Plymouth is thought to be the first local authority to ban the websites with access to the 50 most popular payday loan websites also blocked across the Council’s entire computer network including libraries and community centres.

The Council is taking the action to protect residents from sky high interest rates that can lead to spiralling debt. The action comes as city watchdog, the Financial Conduct Authority, considers a blanket ban on advertising by lenders when it takes on regulation of the industry next year.

Councillor Chris Penberthy, cabinet member for co-operatives and community development, made the announcement in full council yesterday.

He said: “Plymouth’s advice agencies are taking calls daily from people who are running up huge debts that are causing stress and hardship to them and their families. We need to protect people and make it difficult for payday loan companies to operate in our city but we do recognise times are hard.

“We are working with our partners to make credit union services more easily available in the city centre, this is an affordable lending option for people that won’t trap them with massive interest rates.”

The Public Accounts Committee estimates some two million people nationally have payday loans. In Plymouth the estimate is 5,000 people. Unless the loan is repayed straight away the debt spirals as some companies charge around 5,000% APR.

Plymouth Citizens Advice Bureau considers that payday loans are the biggest threat to personal debt because they can be so easily accessed and have high profile advertising campaigns.
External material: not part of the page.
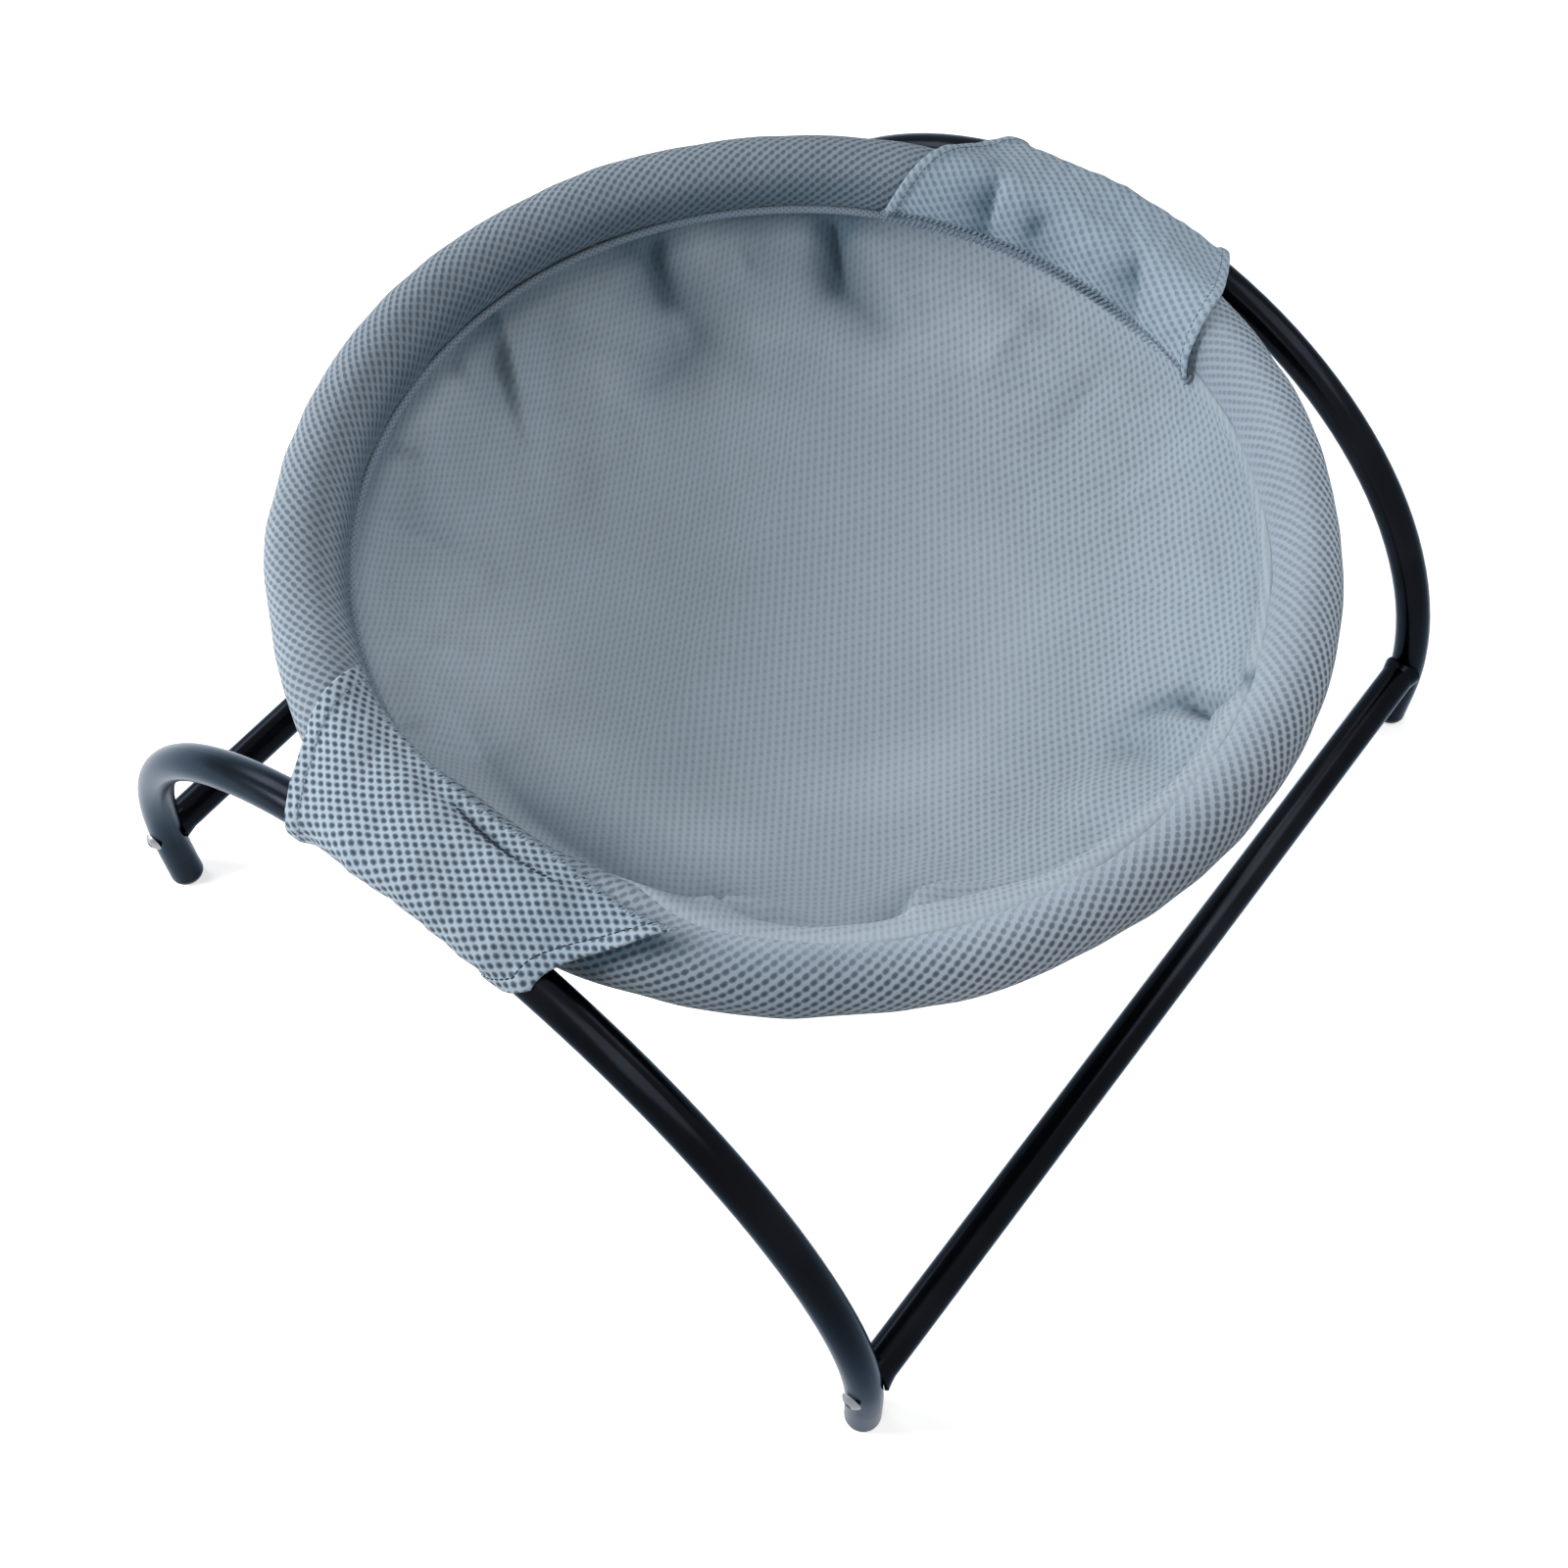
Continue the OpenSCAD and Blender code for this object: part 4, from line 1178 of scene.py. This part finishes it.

Steve Meakin, Money Advice co-ordinator for Devon and Cornwall and the chair of the Institute of Money Advisers, said: “It’s difficult to overestimate the harm payday loans are causing to Plymouth residents. The Citizens Advice Bureau is seeing an ever increasing epidemic of despair caused by these unscrupulous merchants of misery. Plymouth City Council’s initiative is really welcome and represents a constructive first step in combating the unacceptable face of the financial services industry.”